# [Source material]
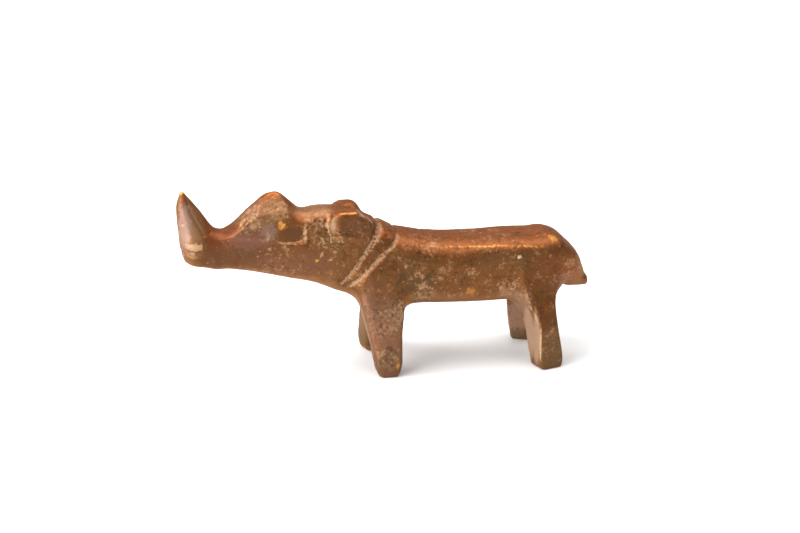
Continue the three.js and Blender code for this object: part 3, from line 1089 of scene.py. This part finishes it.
COVERING_STAINS = (
    ("#d2a98e", (-5.0, -4.1, 30.2), (1.6, 1.5, 0.7), 0.75, 1.2, True),
    ("#d2a98e", (-3.4, -3.4, 28.9), (1.5, 1.9, 0.8), 0.75, 1.2, True),
    ("#52301d", (-4.4, -5.5, 28.2), (1.5, 1.3, 1.1), 0.6, 1.0, True),
    ("#8f6d52", (24.4, -6.8, 12.2), (1.6, 2.6, 2.8), 0.8, 1.6, True),
    ("#ab8b73", (25.4, -7.2, 6.4), (1.1, 2.2, 7.6), 0.85, 0.7, True),
    ("#a8886f", (26.3, -9.5, 5.0), (0.8, 1.7, 6.6), 0.85, 0.5, True),
    ("#c9a77c", (27.0, -10.4, 4.1), (0.22, 0.5, 5.2), 0.7, 0.8, True),
    ("#b08c60", (26.2, -9.3, 11.2), (0.26, 0.8, 1.8), 0.5, 0.8, True),
    ("#7b5642", (-4.0, -6.4, 11.0), (1.8, 2.8, 7.5), 0.75, 0.8),
)


@dataclass(frozen=True)
class Coat:
    """One layer of colour: it thickens to top as weighted patterns add up from start to end."""

    colour: str
    weights: dict[str, float]
    start: float
    end: float
    top: float = 1.0


@dataclass
class Painter:
    """Builds up a material's colour, coat by coat, where its patterns say.

    The patterns are noises from 0 to 1 and the numbers that the mesh carries, by name.
    """

    tree: NodeTree
    place: Node
    colour: Source
    patterns: dict[str, Source] = field(default_factory=dict)
    stain_edge: Span = (1.15, 0.6)
    stain_noise: tuple[tuple[str, float], ...] = (("mottle", 0.8), ("specks", 1.2))

    def weigh(self, weights: dict[str, float], start: float = 0.0) -> Node:
        """Adds patterns up.

        Args:
            weights: how much of each pattern is added.
            start: what they are added to.

        Returns:
            The weighted sum.
        """
        total = start
        for name, weight in weights.items():
            inputs = {0: self.patterns[name], 1: weight, 2: total}
            total = add_node(self.tree, "ShaderNodeMath", inputs, operation="MULTIPLY_ADD")
        return total

    def lay(self, coat: Coat) -> Node:
        """Lays a coat over the colour.

        Args:
            coat: the coat.

        Returns:
            How thick the coat is, from 0 to 1.
        """
        limits = {0: self.weigh(coat.weights), 1: coat.start, 2: coat.end, 3: 0.0, 4: coat.top}
        share = add_node(self.tree, "ShaderNodeMapRange", limits, interpolation_type="SMOOTHSTEP")
        inputs = {0: share, 6: self.colour, 7: linear(coat.colour)}
        self.colour = add_node(self.tree, "ShaderNodeMix", inputs, data_type="RGBA").outputs[2]
        return share

    def stain(self, stains: tuple[tuple, ...]) -> None:
        """Lays stains over the colour, with edges that the noise breaks up.

        Args:
            stains: a row for each stain, in order.
        """
        axes = add_node(self.tree, "ShaderNodeSeparateXYZ", {0: self.place})
        side = add_node(self.tree, "ShaderNodeMath", {0: axes.outputs[1]}, operation="ABSOLUTE")
        near = add_node(self.tree, "ShaderNodeMath", {0: side, 1: NEAR}, operation="MULTIPLY")
        mirrored = add_node(self.tree, "ShaderNodeCombineXYZ", {0: axes, 1: near, 2: axes.outputs[2]})
        self.patterns["noise"] = self.weigh(dict(self.stain_noise), -1.0)
        for stain in (Stain(*row) for row in stains):
            offset = self.place if stain.one_side else mirrored
            for value, operation in ((stain.centre, "SUBTRACT"), (stain.size, "DIVIDE")):
                inputs = {0: offset, 1: value}
                offset = add_node(self.tree, "ShaderNodeVectorMath", inputs, operation=operation)
            length = add_node(self.tree, "ShaderNodeVectorMath", {0: offset}, operation="LENGTH")
            self.patterns["length"] = length.outputs["Value"]
            weights = {"noise": stain.ragged, "length": 1.0}
            self.lay(Coat(stain.colour, weights, *self.stain_edge, stain.strength))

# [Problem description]
Copy out only the lines running from the beginning of the data to the line with "start: what they are added to.", both ends included.

# [Response to this task]
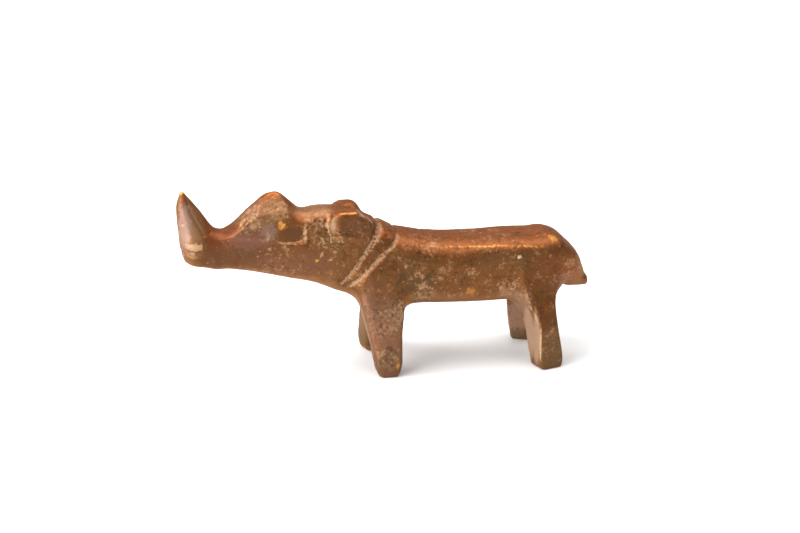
Continue the three.js and Blender code for this object: part 3, from line 1089 of scene.py. This part finishes it.
COVERING_STAINS = (
    ("#d2a98e", (-5.0, -4.1, 30.2), (1.6, 1.5, 0.7), 0.75, 1.2, True),
    ("#d2a98e", (-3.4, -3.4, 28.9), (1.5, 1.9, 0.8), 0.75, 1.2, True),
    ("#52301d", (-4.4, -5.5, 28.2), (1.5, 1.3, 1.1), 0.6, 1.0, True),
    ("#8f6d52", (24.4, -6.8, 12.2), (1.6, 2.6, 2.8), 0.8, 1.6, True),
    ("#ab8b73", (25.4, -7.2, 6.4), (1.1, 2.2, 7.6), 0.85, 0.7, True),
    ("#a8886f", (26.3, -9.5, 5.0), (0.8, 1.7, 6.6), 0.85, 0.5, True),
    ("#c9a77c", (27.0, -10.4, 4.1), (0.22, 0.5, 5.2), 0.7, 0.8, True),
    ("#b08c60", (26.2, -9.3, 11.2), (0.26, 0.8, 1.8), 0.5, 0.8, True),
    ("#7b5642", (-4.0, -6.4, 11.0), (1.8, 2.8, 7.5), 0.75, 0.8),
)


@dataclass(frozen=True)
class Coat:
    """One layer of colour: it thickens to top as weighted patterns add up from start to end."""

    colour: str
    weights: dict[str, float]
    start: float
    end: float
    top: float = 1.0


@dataclass
class Painter:
    """Builds up a material's colour, coat by coat, where its patterns say.

    The patterns are noises from 0 to 1 and the numbers that the mesh carries, by name.
    """

    tree: NodeTree
    place: Node
    colour: Source
    patterns: dict[str, Source] = field(default_factory=dict)
    stain_edge: Span = (1.15, 0.6)
    stain_noise: tuple[tuple[str, float], ...] = (("mottle", 0.8), ("specks", 1.2))

    def weigh(self, weights: dict[str, float], start: float = 0.0) -> Node:
        """Adds patterns up.

        Args:
            weights: how much of each pattern is added.
            start: what they are added to.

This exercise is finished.